Staying strong during times of adversity requires parents and athletes to focus on what they can control.
The following are positive action steps to help you move forward when adversity strikes hard:
- Revisit your ‘why.’ Why do you compete in your sport? Why did you start competing? What are the benefits of participating in your sport?
- Take advantage of your time. Do something to improve a skill, learn a new mental skill, build on your current physical capacities through calisthenics, stretching, diet, running and mental training, etc.
- Stay sharp. Preparation is the most important aspect of being a competitive athlete. Keep your mind engaged as if you were prepping for competition, returning from an injury, getting ready for a season or competing at a higher level.

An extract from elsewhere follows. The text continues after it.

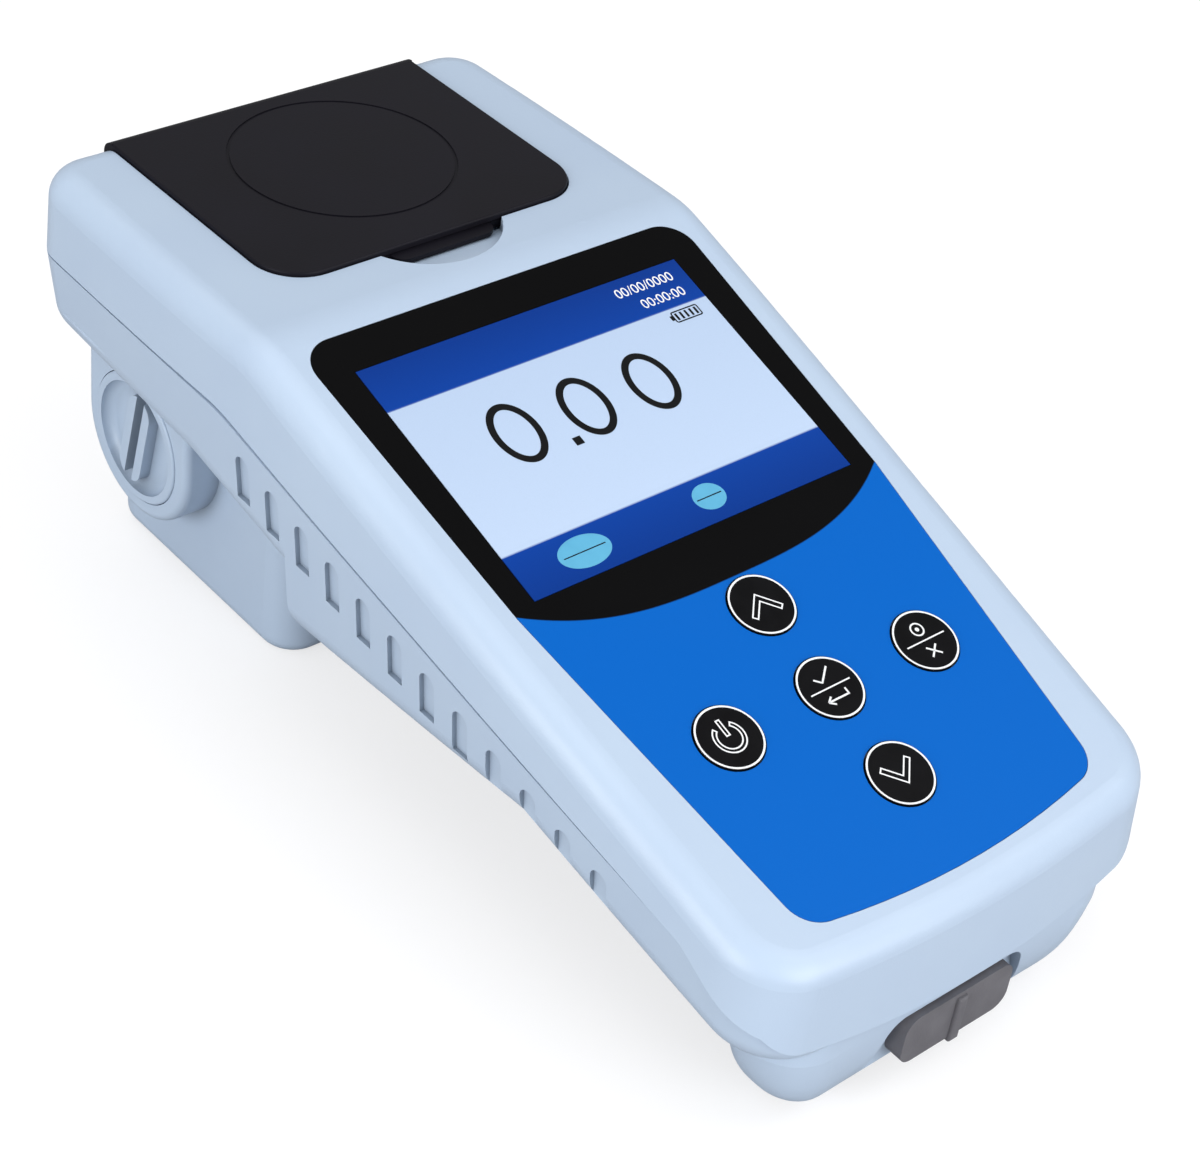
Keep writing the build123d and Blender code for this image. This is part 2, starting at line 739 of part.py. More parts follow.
def optics_block():
    block = box(block_left_x, block_right_x, block_front_y, block_rear_y, block_low_z, block_high_z)
    block -= rod_z(0, well_y, 0, 60, well_bore + well_wall + optic_fit)
    block -= rod_y(0, optic_z, block_front_y - 1, well_y, source_radius + 0.05)
    block -= rod_y(0, optic_z, well_y, block_rear_y + 1, detector_radius + 0.05)
    return block - rod_x(well_y, optic_z, 0, block_right_x + 1, detector_radius + 0.05)


def light_source():
    y = block_front_y + source_length
    bulb = rod_y(0, optic_z, block_front_y, y - source_radius, source_radius)
    return bulb + Pos(0, y - source_radius, optic_z) * Sphere(source_radius)


def source_lens():
    start = block_front_y + source_length + lens_setback
    lens = rod_y(0, optic_z, start, start + lens_thick, source_radius)
    ball = Pos(0, start - 1.2, optic_z) * Sphere(3.8)
    return lens & ball


def light_board():
    return box(-9, 9, block_front_y - board_thick, block_front_y, block_low_z - 2, block_high_z + 2)


def transmitted_detector():
    return rod_y(0, optic_z, block_rear_y - detector_length, block_rear_y, detector_radius)


def scatter_detector():
    return rod_x(well_y, optic_z, block_right_x - detector_length, block_right_x, detector_radius)


def sensor_board():
    return box(block_right_x, block_right_x + board_thick, well_y - 14, well_y + 14,
               block_low_z - 2, block_high_z + 2)


def twist_cap():
    face_x = boss_face_x - cap_proud
    back_x = face_x + cap_thick
    cap = rod_x(boss_y, boss_z, face_x, back_x, cap_radius)
    cap = fillet(cap.faces().sort_by(Axis.X)[0].edges(), 0.5)
    dish = rod_x(boss_y, boss_z, face_x - 1, face_x + cap_dish, cap_radius - cap_rim)
    dish = fillet(dish.faces().sort_by(Axis.X)[-1].edges(), cap_dish * 0.9)
    bar = box(face_x, back_x - 0.5, -bar_half, bar_half, -bar_length / 2, bar_length / 2)
    bar = fillet(bar.edges().filter_by(Axis.X), bar_half * 0.95)
    bar -= box(face_x - 1, face_x + cap_dish, -bar_slot / 2, bar_slot / 2, -bar_length, bar_length)
    cap = cap - dish + Pos(0, boss_y, boss_z) * Rot(bar_lean, 0, 0) * bar
    cap += rod_x(boss_y, boss_z, back_x, back_x + cap_neck_length, cap_neck)
    start = back_x + ring_setback
    groove = rod_x(boss_y, boss_z, start, start + ring_width, cap_neck + 1)
    return cap - (groove - rod_x(boss_y, boss_z, start - 1, start + 3, cap_neck - ring_depth))


def cap_ring():
    start = boss_face_x - cap_proud + cap_thick + ring_setback
    ring = rod_x(boss_y, boss_z, start + 0.05, start + ring_width - 0.05, cap_neck + cap_fit)
    return ring - rod_x(boss_y, boss_z, start - 1, start + 3, cap_neck - ring_depth)


def desiccant_cup():
    start = boss_face_x - cap_proud + cap_thick + cap_neck_length + 0.6
    cup = rod_x(boss_y, boss_z, start, start + cup_length, cup_radius)
    return cup - rod_x(boss_y, boss_z, start + cup_wall, start + cup_length - cup_wall,
                       cup_radius - cup_wall)


def port_plug():
    front = front_y + plug_setback
    height = plug_top_z - plug_bottom_z
    body = box(-plug_half, plug_half, front, notch_y, plug_bottom_z, plug_top_z)
    body = fillet(body.edges().filter_by(Axis.Y), height * 0.3)
    rib = box(-1.1, 1.1, front - 0.7, notch_y, plug_bottom_z - 0.6, plug_top_z - 1.0)
    rib = fillet(rib.faces().sort_by(Axis.Y)[0].edges(), 0.5)
    neck = box(-plug_neck_half, plug_neck_half, notch_y, notch_y + plug_neck_length,
               port_z - plug_neck_rise, port_z + plug_neck_rise)
    return body + rib + neck


def usb_socket():
    start = notch_y + wall + 0.1
    shell = box(-port_half, port_half, start, start + port_length, port_z - port_rise, port_z + port_rise)
    mouth = box(-port_half + 0.4, port_half - 0.4, start - 1, start + 5, port_z - port_rise + 0.4,
                port_z + port_rise - 0.4)
    tongue = box(-port_half + 1.2, port_half - 1.2, start + 0.8, start + 6, port_z - 0.35, port_z + 0.35)
    return shell - mouth + tongue


def port_board():
    start = notch_y + wall + 0.1
    low = port_z - port_rise - board_thick
    return box(-pocket_half + 0.2, pocket_half - 0.2, start, pocket_rear_y - 0.2, low, low + board_thick)


def battery_cover():
    plate = box(-cover_half, cover_half, -cover_length_half, cover_length_half, 0, cover_thick)
    plate = fillet(plate.edges().filter_by(Axis.Z), 2.0)
    for i in range(7):
        y = (i - 3) * 4.0
        plate -= box(-bay_half + 6, bay_half - 6, y - 0.7, y + 0.7, -1, 0.5)
    for x in (-cover_screw_x, cover_screw_x):
        plate -= rod_z(x, 0, -1, small_head_thick, small_head + 0.1)
        plate -= rod_z(x, 0, -1, cover_thick + 1, small_screw + 0.05)
    return on_grip(plate)


def battery_seal():
    high = cover_thick + cover_seal
    frame = box(-cover_half + 0.5, cover_half - 0.5, -cover_length_half + 0.5, cover_length_half - 0.5,
                cover_thick, high)
    frame -= box(-bay_half - 0.1, bay_half + 0.1, -bay_length_half - 0.1, bay_length_half + 0.1, 0, high + 1)
    for x in (-cover_screw_x, cover_screw_x):
        frame -= rod_z(x, 0, 0, high + 1, small_screw + 0.2)
    return on_grip(frame)


def cover_screws():
    screws = []
    for x in (-cover_screw_x, cover_screw_x):
        screw = rod_z(x, 0, 0, small_head_thick, small_head)
        screw += rod_z(x, 0, small_head_thick, wall + small_screw_length, small_screw - 0.05)
        screws.append(on_grip(screw))
    return Compound(children=screws)


def battery_tray():
    roof = cell_lift + cell_radius + tray_roof + 0.3
    tray = box(-tray_half, tray_half, -tray_length_half, tray_length_half, wall, roof)
    inner = tray_half - tray_wall
    tray -= box(-inner, inner, -tray_length_half + tray_wall, tray_length_half - tray_wall, 0, cell_lift)
    for i in (-1, 0, 1):
        tray -= Pos(0, i * cell_pitch, cell_lift) * Rot(0, 90, 0) * Cylinder(cell_radius + 0.3, 2 * inner)
    return on_grip(tray)


def battery_cells():
    cells = []
    for i in (-1, 0, 1):
        way = 1 if i else -1
        y = i * cell_pitch
        body = rod_x(y, cell_lift, -cell_length / 2, cell_length / 2, cell_radius)
        nub_x = way * (cell_length / 2)
        nub = rod_x(y, cell_lift, min(nub_x, nub_x + way * nub_length),
                    max(nub_x, nub_x + way * nub_length), nub_radius)
        cells.append(on_grip(body + nub))
    return Compound(children=cells)


def battery_contacts():
    pieces = []
    end = tray_half - tray_wall
    for i in (-1, 0, 1):
        way = 1 if i else -1
        y = i * cell_pitch
        flat = way * (cell_length / 2 + nub_length)
        flat_end = way * end
        plate = rod_x(y, cell_lift, min(flat, flat_end), max(flat, flat_end), nub_radius)
        spring_tip = -way * cell_length / 2
        spring_end = -way * end
        spring = rod_x(y, cell_lift, min(spring_tip, spring_end), max(spring_tip, spring_end), spring_radius)
        spring -= rod_x(y, cell_lift, -end - 1, end + 1, spring_radius - 1)
        pieces.append(on_grip(plate))
        pieces.append(on_grip(spring))
    return Compound(children=pieces)


def casing_screws():
    screws = []
    places = ((rear_screw, rear_head_z, seam_rear_z + screw_reach),
              (front_screw, front_head_z, screw_floor_z + screw_bite))
    for place, head_z, tip_z in places:
        for x, y in corners(place[0], [place[1]]):
            screw = rod_z(x, y, head_z - screw_head_thick, head_z, screw_head)
            screws.append(screw + rod_z(x, y, head_z, tip_z, screw_radius - 0.05))
    return Compound(children=screws)


def build():
    nodes = {
        "upper_casing": upper_casing(upper_block(wall)), "lower_casing": lower_casing(),
        "case_seal": case_seal(), "casing_screws": casing_screws(),
        "front_overlay": front_overlay(), "display_window": display_window(),
        "lcd_module": lcd_module(), "keypad_mat": keypad_mat(), "key_board": key_board(),
        "main_board": main_board(), "board_screws": board_screws(),
        "lid_plate": lid_plate(), "lid_frame": lid_frame(), "lid_seal": lid_seal(),
        "hinge_pin": hinge_pin(), "sample_well": sample_well(), "well_gasket": well_gasket(),
        "optics_block": optics_block(), "light_source": light_source(), "source_lens": source_lens(),
        "light_board": light_board(), "transmitted_detector": transmitted_detector(),
        "scatter_detector": scatter_detector(), "sensor_board": sensor_board(),
        "twist_cap": twist_cap(), "cap_ring": cap_ring(), "desiccant_cup": desiccant_cup(),
        "port_plug": port_plug(), "usb_socket": usb_socket(), "port_board": port_board(),
        "battery_cover": battery_cover(), "battery_seal": battery_seal(),
        "cover_screws": cover_screws(), "battery_tray": battery_tray(),
        "battery_cells": battery_cells(), "battery_contacts": battery_contacts(),
    }
    for name, (dx, dy) in key_places.items():
        nodes[name] = key_cap(dx, dy)
    return nodes


os.makedirs("parts", exist_ok=True)
for node, solid in build().items():
    export_step(solid, "parts/" + node + ".step")
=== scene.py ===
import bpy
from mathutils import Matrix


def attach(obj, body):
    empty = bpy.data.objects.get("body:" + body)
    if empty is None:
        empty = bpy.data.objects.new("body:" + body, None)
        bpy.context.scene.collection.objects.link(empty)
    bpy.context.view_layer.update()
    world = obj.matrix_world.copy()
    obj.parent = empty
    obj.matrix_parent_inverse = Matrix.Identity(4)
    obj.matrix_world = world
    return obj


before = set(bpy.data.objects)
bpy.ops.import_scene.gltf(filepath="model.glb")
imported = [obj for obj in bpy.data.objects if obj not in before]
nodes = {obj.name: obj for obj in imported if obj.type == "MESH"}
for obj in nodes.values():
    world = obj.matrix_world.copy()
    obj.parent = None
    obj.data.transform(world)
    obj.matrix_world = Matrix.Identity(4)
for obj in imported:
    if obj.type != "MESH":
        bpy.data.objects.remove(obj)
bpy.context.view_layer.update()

import math

import bmesh
import bpy
from mathutils import Matrix, Vector

mm = 0.001

# The front panel slopes down to the nose. x runs across it, s down it from its top edge, w out of it.
panel = {
    "top": Vector((0, 32.6, 79.9)) * mm,
    "down": Vector((0, -0.95832, -0.28569)),
    "out": Vector((0, -0.28569, 0.95832)),
}
panelMatrix = Matrix.Translation(panel["top"]) @ Matrix((
    (1, 0, 0, 0),
    (0, -panel["down"].y, panel["out"].y, 0),
    (0, -panel["down"].z, panel["out"].z, 0),
    (0, 0, 0, 1),
))


# helpers for materials

def linear(hexColour):
    channels = [int(hexColour[i:i + 2], 16) / 255 for i in (1, 3, 5)]
    return tuple(c / 12.92 if c <= 0.04045 else ((c + 0.055) / 1.055) ** 2.4 for c in channels) + (1.0,)


def addNode(tree, kind, settings=None, **sockets):
    # A socket is named with _ for its spaces, or i and its number. It holds a constant or is linked.
    node = tree.nodes.new(kind)
    for name, value in (settings or {}).items():
        setattr(node, name, value)
    for name, value in sockets.items():
        key = int(name[1:]) if name[0] == "i" and name[1:].isdigit() else name.replace("_", " ")
        if isinstance(value, bpy.types.NodeSocket):
            tree.links.new(value, node.inputs[key])
        else:
            node.inputs[key].default_value = value
    return node


def calc(tree, operation, first, second=0.0):
    return addNode(tree, "ShaderNodeMath", {"operation": operation}, i0=first, i1=second).outputs[0]


def times(tree, colour, factor):
    return addNode(tree, "ShaderNodeVectorMath", {"operation": "MULTIPLY"}, i0=colour, i1=factor).outputs[0]


def span(tree, value, low, high, toLow=0.0, toHigh=1.0):
    return addNode(tree, "ShaderNodeMapRange", i0=value, i1=low, i2=high, i3=toLow, i4=toHigh).outputs[0]


def noise(tree, coords, sizeMm, detail):
    texture = addNode(tree, "ShaderNodeTexNoise", Vector=coords, Scale=1 / (sizeMm * mm), Detail=detail)
    return texture.outputs[0]


def ramp(tree, factor, stops):
    node = addNode(tree, "ShaderNodeValToRGB", Fac=factor)
    elements = node.color_ramp.elements
    while len(elements) < len(stops):
        elements.new(0.5)
    for element, (place, colour) in zip(elements, stops):
        element.position = place
        element.color = linear(colour)
    return node.outputs["Color"]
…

- Learn from this experience. How can you apply the lessons learned from this hardship to other challenges you may face in your sport such as, conflict with teammates, rowdy fans, miscommunication with your coach, losses, missed opportunities, injury, etc?
- Focus on what you have, rather than what you have lost. What are the positive takeaways from this experience?

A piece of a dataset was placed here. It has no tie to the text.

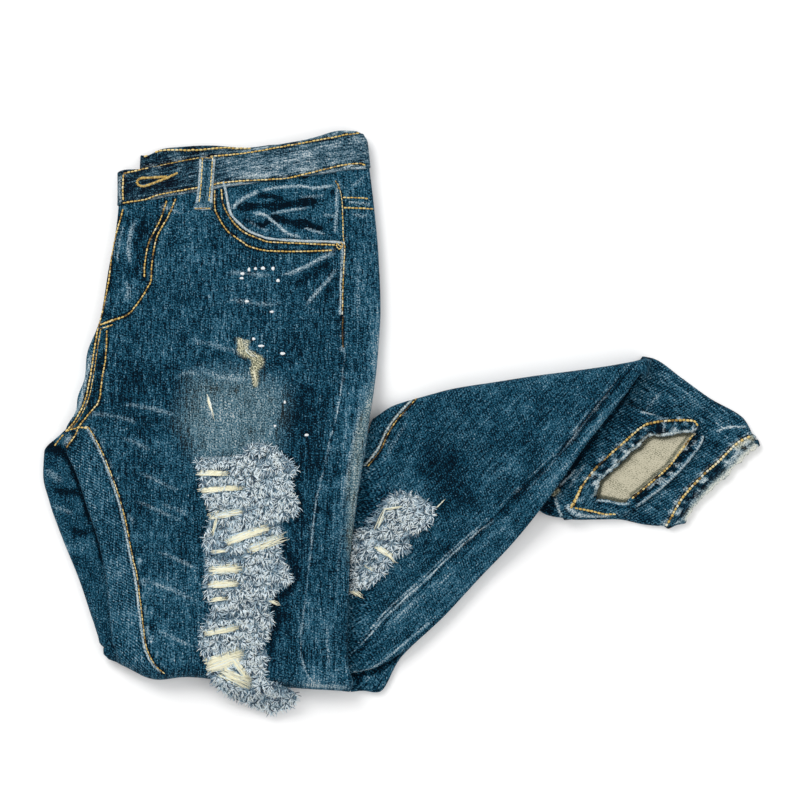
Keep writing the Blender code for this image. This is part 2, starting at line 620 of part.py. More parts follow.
def end_lattice(rows, inset):
    """The rings of a leg's end, with the first column repeated to close it."""
    rings = np.array([end_ring(row, inset) for row in rows])
    return np.concatenate([rings, rings[:, :1]], axis=1)


def add_leg_ends(collection):
    """The two hems: the right leg on the floor, the left leg on it, its mouth open."""
    round_count = 2 * (ARC + 1) + 2 * (END_COLUMNS - 1)
    top_start, top_end = ARC, ARC + END_COLUMNS
    outer, inner = end_lattice(RIGHT_END_ROWS, 0.0), end_lattice(RIGHT_END_ROWS, END_WALL)
    seam, edge = RIGHT_HEM_ROWS
    add_tube("right_leg_end", outer, inner, block((0, seam), (0, round_count)), DENIM, collection)
    add_tube("right_hem", outer, inner, block((seam, edge), (0, round_count)), DENIM_WORN, collection)

    outer, inner = end_lattice(LEFT_END_ROWS, 0.0), end_lattice(LEFT_END_ROWS, END_WALL)
    seam, edge = LEFT_HEM_ROWS
    last = len(LEFT_END_ROWS) - 1
    tray = [j for j in range(round_count) if not top_start - 1 <= j < top_end + 1]
    cells = block((0, seam), (0, round_count)) + [(i, j) for i in range(seam, last) for j in tray]
    add_tube("left_leg_end", outer, inner, cells, DENIM, collection)
    cells = block((seam, edge), (top_start - 1, top_end + 1))
    add_panel("left_hem", outer, inner, cells, DENIM_WORN, collection)


def add_tube(name, outer, inner, cells, finish, collection):
    """A cloth wall that closes on itself round a leg."""
    solid = add_panel(name, outer, inner, cells, finish, collection)
    shaped = bmesh.new()
    shaped.from_mesh(solid.data)
    bmesh.ops.remove_doubles(shaped, verts=shaped.verts, dist=WELD)
    shaped.to_mesh(solid.data)
    shaped.free()
    return solid


def surface_under(collection, names):
    """A function that gives the height of the named pieces at a place in plan."""
    bpy.context.view_layer.update()
    graph = bpy.context.evaluated_depsgraph_get()
    trees = []
    for name in names:
        trees.append(BVHTree.FromObject(collection.objects[name], graph))

    def height(x, y):
        """The height of the highest named piece below a point."""
        found = [tree.ray_cast(Vector((x, y, PROBE_HEIGHT)), Vector((0, 0, -1)))[0] for tree in trees]
        return max((hit.z for hit in found if hit is not None), default=0.0)

    return height


def add_laid_strip(name, plan, thickness, finish, collection):
    """A strip laid on the cloth. plan is rows of points of its underside."""
    lower = np.array(plan)
    upper = lower + np.array((0.0, 0.0, thickness))
    rows, columns = lower.shape[:2]
    return add_panel(name, upper, lower, block((0, rows - 1), (0, columns - 1)), finish, collection)


def add_trims(collection):
    """The belt loop and the two frayed patches, each laid on what is under it."""
    height = surface_under(collection, ("left_waistband", "left_front", "left_back"))
    plan = []
    for row in LOOP_ROWS:
        base = max(height(row.x + side * row.half, row.y) for side in (-1, 0, 1))
        z = base + TRIM_GAP + row.raise_by
        plan.append([(row.x + side * row.half, row.y, z) for side in (-1, 0, 1)])
    add_laid_strip("left_front_belt_loop", plan, LOOP, DENIM_WORN, collection)

    def patch(rows):
        """Rows of points just above the cloth, high enough for the facets between them."""
        plan = []
        around = [(i, j) for i in (-1, 0, 1) for j in (-1, 0, 1)]
        for above, below in zip(rows, rows[1:] + rows[-1:]):
            for k in range(FRINGE_SPLITS if below is not above else 1):
                share = k / FRINGE_SPLITS
                row = FringeRow(*(a + (b - a) * share for a, b in zip(above, below)))
                half_x = (row.right - row.left) / FRINGE_COLUMNS / 2
                half_y = abs(above.y - below.y) / FRINGE_SPLITS / 2
                points = []
                for x in np.linspace(row.left, row.right, FRINGE_COLUMNS + 1):
                    near = [height(x + i * half_x, row.y + j * half_y) for i, j in around]
                    points.append((x, row.y, max(near) + TRIM_GAP))
                plan.append(points)
        return plan

    plan = patch(LEFT_FRINGE)
    fold = THIGH_ROWS[-1]
    crease = Line(fold.upper_left, fold.upper_right, fold.bow)
    for row in LEFT_HANG:
        points = []
        for x in np.linspace(row.left, row.right, FRINGE_COLUMNS + 1):
            edge = crease.at((x - fold.upper_left[0]) / crease.along[0], KNEE_REACH + row.past)
            points.append((x, edge[1], row.z))
        plan.append(points)
    add_laid_strip("left_knee_fringe", plan, FRINGE, FRAYED, collection)
    height = surface_under(collection, ("right_front_shin", "right_back_shin"))
    add_laid_strip("right_knee_fringe", patch(RIGHT_FRINGE), FRINGE, FRAYED, collection)


def centre(things, collection):
    """Moves all the objects so that the origin lies on the floor under the middle of the jeans."""
    bpy.context.view_layer.update()
    graph = bpy.context.evaluated_depsgraph_get()
    corners = [corner for piece in collection.objects for corner in piece.evaluated_get(graph).bound_box]
    for axis in (0, 1):
        values = [corner[axis] for corner in corners]
        for thing in things:
            thing.location[axis] -= (min(values) + max(values)) / 2


def main():
    """Builds the jeans in an emptied scene."""
    for thing in list(bpy.data.objects):
        bpy.data.objects.remove(thing, do_unlink=True)
    jeans = bpy.data.collections.new("ripped_jeans")
    cutters = bpy.data.collections.new("cutters")
    for collection in (jeans, cutters):
        bpy.context.scene.collection.children.link(collection)
    add_thigh(jeans, cutters)
    add_shin(jeans)
    add_leg_ends(jeans)
    add_trims(jeans)
    centre(list(jeans.objects) + list(cutters.objects), jeans)


main()
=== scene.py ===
"""Ripped slim jeans, folded in half and doubled back twice, lying flat in a plain studio.

+X runs towards the hems, +Y towards the waist and +Z up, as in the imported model, and the floor is
z = 0. Plans of seams, creases and marks are in millimetres, and everything else is in metres.
"""

import logging
import math
from dataclasses import dataclass, field
from enum import Enum

import bpy
import numpy as np
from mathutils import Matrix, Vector
from mathutils.bvhtree import BVHTree

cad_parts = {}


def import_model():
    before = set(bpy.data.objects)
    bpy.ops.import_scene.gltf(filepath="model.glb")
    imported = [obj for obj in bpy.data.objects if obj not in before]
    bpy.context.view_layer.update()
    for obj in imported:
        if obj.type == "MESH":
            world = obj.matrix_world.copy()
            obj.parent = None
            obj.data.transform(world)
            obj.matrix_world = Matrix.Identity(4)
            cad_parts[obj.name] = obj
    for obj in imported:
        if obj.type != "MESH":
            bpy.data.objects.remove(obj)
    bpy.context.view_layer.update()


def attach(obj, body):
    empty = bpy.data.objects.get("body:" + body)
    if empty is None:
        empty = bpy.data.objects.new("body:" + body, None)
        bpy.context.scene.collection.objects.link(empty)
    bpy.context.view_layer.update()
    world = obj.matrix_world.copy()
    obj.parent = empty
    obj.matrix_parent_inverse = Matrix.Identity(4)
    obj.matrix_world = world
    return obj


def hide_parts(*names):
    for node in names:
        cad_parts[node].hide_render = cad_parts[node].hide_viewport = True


LOG = logging.getLogger("jeans")
MM = 0.001
Plan = tuple[float, float]
Path = tuple[Plan, ...]
ROOT = "root"

LEG = 0.0070            # one leg pressed flat
LAP_GAP = 0.0005        # between the edges of the two legs
SIDE_ROUND = 0.0055     # how far a folded edge rounds in
CROWN = 0.0012          # how far a stack swells at its middle
STEP_WIDTH = 0.26       # share of a row over which a buried edge rises
WEB = 0.0040            # how far the underside draws back below an overhanging edge
WEB_DRAW = 0.0008
ROOM_LEFT = 0.0006
ROOM_RIGHT = 0.0012
CLOSED = math.radians(32)   # by this turn of a closing fold the legs' edges have joined
STIFF_EDGE = 0.004      # how far in from a folded edge the cloth creases less
MARK_STEP = 0.003       # between the points of a mark's line
MARK_TAIL = 2.2         # how many half widths out a mark still shows
GROOVE_HALF = 0.0012    # half width of the groove along a row of stitches
GROOVE_SHADE = 8        # how dark a groove is for each millimetre of its depth
WAVES = 7               # crossing waves in a swell
SWELL_SHADE = 0.25      # how much painted light and shade a swell gets, paler on its rises and darker in its hollows
PROBE_HEIGHT = 0.1      # above everything
ARC = 8                 # facets in a half-round edge
UPPER_ARC = slice(0, ARC + 1)
LOWER_ARC = slice(ARC + 3, 2 * ARC + 4)
MODEL_SHIFT = np.array((0.0003, 0.0020))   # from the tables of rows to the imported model's origin


def eased(share: np.ndarray | float) -> np.ndarray | float:
    """0 to 1 with level ends."""
    share = np.clip(share, 0.0, 1.0)
    return share * share * (3 - 2 * share)


def follow(keys: np.ndarray, values: np.ndarray, at: np.ndarray) -> np.ndarray:
    """Follows the rows of a table with a smooth curve that never overshoots them.

    Args:
        keys: Where each row lies, rising.
        values: The rows, one for each key.
        at: Where to read the curve.

    Returns:
        One row of values for each place.
    """
    slope = np.diff(values, axis=0) / np.diff(keys)[:, None]
    both, total = slope[1:] * slope[:-1], slope[1:] + slope[:-1]
    tangent = np.zeros_like(values)
    tangent[1:-1] = np.where(both > 0, 2 * both / np.where(total == 0, 1, total), 0)
    tangent[0], tangent[-1] = slope[0], slope[-1]
    low = np.clip(np.searchsorted(keys, at, side="right") - 1, 0, len(keys) - 2)
    step = (keys[low + 1] - keys[low])[:, None]
    share = (at - keys[low])[:, None] / step
    back = 1 - share
    return ((1 + 2 * share) * back ** 2 * values[low] + share * back ** 2 * step * tangent[low]
            + share ** 2 * (3 - 2 * share) * values[low + 1] - share ** 2 * back * step * tangent[low + 1])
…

- Take a pause. Try to process what is going on around you and how you could emerge better and more resilient in the future.
- Be a great teammate. Some of your teammates may be experiencing more trying circumstances. Reach out to your teammates and let them know you are available for them.
- Take the opportunity to develop balance in your life. Balance fosters personal growth. Balance can include engaging in a new hobby, connecting with family, helping others in the community or setting new personal goals.
- Be supportive. You cannot erase the disappointment your child feels, nor should you try, but help them process their experience, navigate through the adversity they are facing and support them whenever necessary,
- Empower your child. While your child may not be able to go to school or compete in their sport, look for ways to help your child to respond in a positive manner.
- Broaden their perspective. The world is bigger than your child’s sport. Help your child view the world with greater empathy.
- Look for the positive. When you over-focus on the negative, you get stuck in a deep hole of depression and anxiety. There is always something positive even in the darkest situations.
- Stay active. Suggest ways to keep your child’s mind and body active such as going for a run, watching sport-specific videos or developing valuable mental skills.
- Connect with your child. Play games in the back yard, have a card tournament or simply talk about whatever is on their mind.
New York Yankee manager summed up the experience of athletes everywhere:
BOONE: “The bummer in realizing what is eventually coming up on Thursday is that we are aware we were just two weeks away when the plug got pulled. In my little selfish bubble, you think about all that goes into getting to that point of spring training. It is close to go time. It is frustrating that it ends. You do all of that offseason work that goes into spring training and to get to the two-week mark, you can feel how close (Opening Day is). Professionally, it is disappointing and frustrating. But I also feel I always have perspective on things. I know this is bigger than me and baseball. I will do my part and want the world to get back to its rightful place.”
To add on to what Aaron Boone said… What will you do to get yourself and your world back to its rightful place?
Tardio Tip: Act Boldly
Today’s tip is quite simple: Do something. Now is not the time to idly sit by but take advantage of an opportunity, focus on what you can do and take one step forward to do something positive for yourself, your family, your community or the world at large.